Friday, June 20, 2008

Caught in the Abyss

Victoria's obsession with relying on others to make her feel good always is frightening.  This is the stuff addictions are made of.  This isn't a typical kids demand for being entertained.  She wants to be having fun all the time and when she isn't, she is angry.  When she is angry, she begins to live in this dangerous fantasy land that wants to hold someone responsible for not providing constant attention.  That would be mostly me.  I knew her demands were insatiable but I thought there was a magic amount of attention that would suffice for her.  I see now, there really isn't.  There is no balance to be had between negative and positive attention.  She will take it all and all the time.  Again, it is never enough.  It was a long time coming to this place because I just couldn't imagine, nor really understand, how demanding she really is.  I felt it to be sure.  It sucked all the energy out of me. 

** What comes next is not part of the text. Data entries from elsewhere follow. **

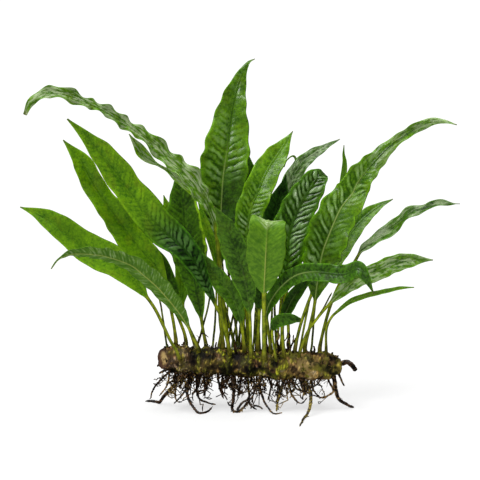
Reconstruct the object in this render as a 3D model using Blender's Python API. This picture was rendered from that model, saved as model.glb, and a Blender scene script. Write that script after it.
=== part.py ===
"""A bare java fern: a creeping rhizome with thirty leaves on top and twenty-five roots below.

Routes are written in millimetres as the plant is seen from the front: how far across, how high above the
floor line, and how far back. The function seen() turns them into places in space. Everything else is in
metres, +Z up, and the plant stands on the tips of its roots at Z = 0.
"""

import math

import bmesh
import bpy
import numpy as np
from mathutils import Vector
from mathutils.bvhtree import BVHTree

MM = 0.001

# The viewing direction that the routes were read from
VIEW_DISTANCE = 0.900
VIEW_TILT = math.radians(10.0)
VIEW_HEIGHT = 0.0867
FLOOR_LINE = 0.084

# Places the middle of the plant's box over the origin
SHIFT = Vector((-0.00045, 0.00449, 0.0))

# Gap left between the rhizome and whatever grows from it
GAP = 0.00035

# Rhizome: a creeping stem 12 mm thick, narrower at both ends
RHIZOME_RADIUS = 0.0061
LEFT_END_TAPER = 0.12
RIGHT_END_TAPER = 0.55
RHIZOME_SIDES = 14
RHIZOME_RINGS = 30
RHIZOME_ROUTE = [(-38.5, 25.0, -1.0), (-25.0, 24.6, 0.5), (-8.0, 23.6, 0.0), (8.0, 22.6, -0.5),
                 (24.0, 21.9, 0.0), (38.0, 21.4, 0.5), (49.0, 21.2, 0.0)]
# Knobs where old leaves grew: share of the length, angle round the stem, height in mm, spread in mm
KNOBS = [(0.06, 20, 0.9, 5.0), (0.14, -60, 0.8, 4.0), (0.22, 70, 0.9, 5.0), (0.30, -20, 1.0, 4.5),
         (0.37, -110, 0.8, 4.0), (0.45, 40, 1.0, 5.0), (0.52, -70, 0.9, 4.0), (0.60, 10, 1.1, 5.0),
         (0.67, -130, 0.8, 4.5), (0.74, -40, 1.0, 4.5), (0.80, 60, 0.9, 5.0), (0.87, -90, 0.9, 4.0),
         (0.93, 10, 1.0, 5.0)]

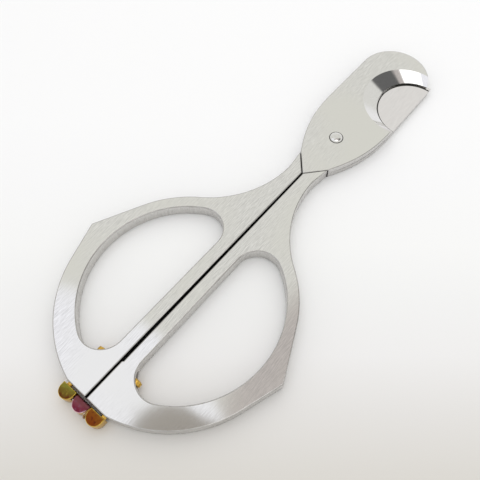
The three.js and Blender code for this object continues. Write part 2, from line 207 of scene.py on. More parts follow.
def cleaned(loop: Iterable[Point]) -> Loop:
    """Drops each point that lies on the one before it.

    Args:
        loop: A closed loop that may repeat points where its pieces meet.

    Returns:
        The loop without repeated points.
    """
    kept: Loop = []
    for point in loop:
        if not kept or math.dist(point, kept[-1]) > SAME_POINT:
            kept.append(point)
    if math.dist(kept[0], kept[-1]) <= SAME_POINT:
        kept.pop()
    return kept


def mirrored(loop: Loop) -> Loop:
    """The loop on the other side of the slit, still running the same way round."""
    return [(x, -y) for x, y in reversed(loop)]


def inset(loop: Loop, distance: float) -> Loop:
    """Moves a closed loop to its own left.

    Args:
        loop: Counterclockwise round the metal, or clockwise round a hole.
        distance: How far it moves into the metal.

    Returns:
        The moved loop, with as many points.
    """
    moved = []
    for before, here, after in zip(loop[-1:] + loop[:-1], loop, loop[1:] + loop[:1]):
        arriving = (Vector(here) - Vector(before)).normalized()
        leaving = (Vector(after) - Vector(here)).normalized()
        left = Vector((-arriving.y - leaving.y, arriving.x + leaving.x)).normalized()
        squareness = max(left.dot(Vector((-arriving.y, arriving.x))), 1 / MAX_MITRE)
        moved.append(tuple(Vector(here) + left * (distance / squareness)))
    return moved


def rounded_profile(profile: Sequence[Point], radius: float) -> Loop:
    """Rounds the inner corners of an open line.

    Args:
        profile: The line's points.
        radius: Length of straight that each rounded corner takes up.

    Returns:
        The line with its corners rounded.
    """
    line = [profile[0]]
    for before, corner, after in zip(profile, profile[1:], profile[2:]):
        middle = Vector(corner)
        reach = [min(radius, (Vector(p) - middle).length / 2) for p in (before, after)]
        start = middle + (Vector(before) - middle).normalized() * reach[0]
        end = middle + (Vector(after) - middle).normalized() * reach[1]
        for step in range(EDGE_STEPS + 1):
            t = step / EDGE_STEPS
            line.append(tuple(start.lerp(middle, t).lerp(middle.lerp(end, t), t)))
    line.append(profile[-1])
    return line


# ---------------------------------------------------------------- closed shapes

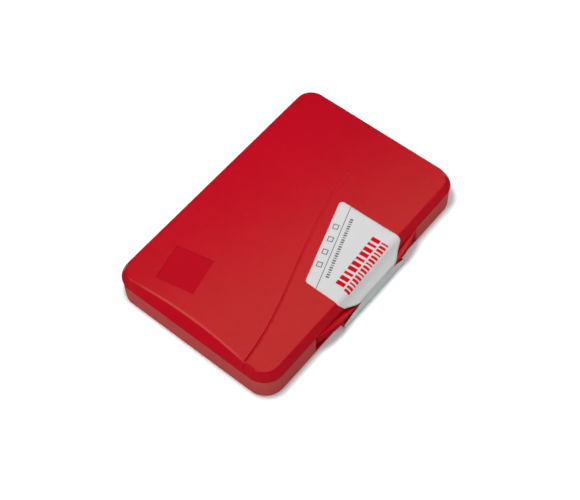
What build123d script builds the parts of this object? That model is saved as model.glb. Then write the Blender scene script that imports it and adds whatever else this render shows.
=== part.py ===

This dangerous fantasy land conjures up all kinds of half-truths, total imagination and vindictiveness.  Her view of reality is distorted by what she has lived and how she really wants to be living but a mind so abused by her past will not allow her to think clearly.  
For so long, I would think "How could she appear to be so smart yet be so completely senseless at times?"  I thought it was a trick.  It really isn't.  Between trying to say the right thing and suppressing her true feelings she is caught in the abyss.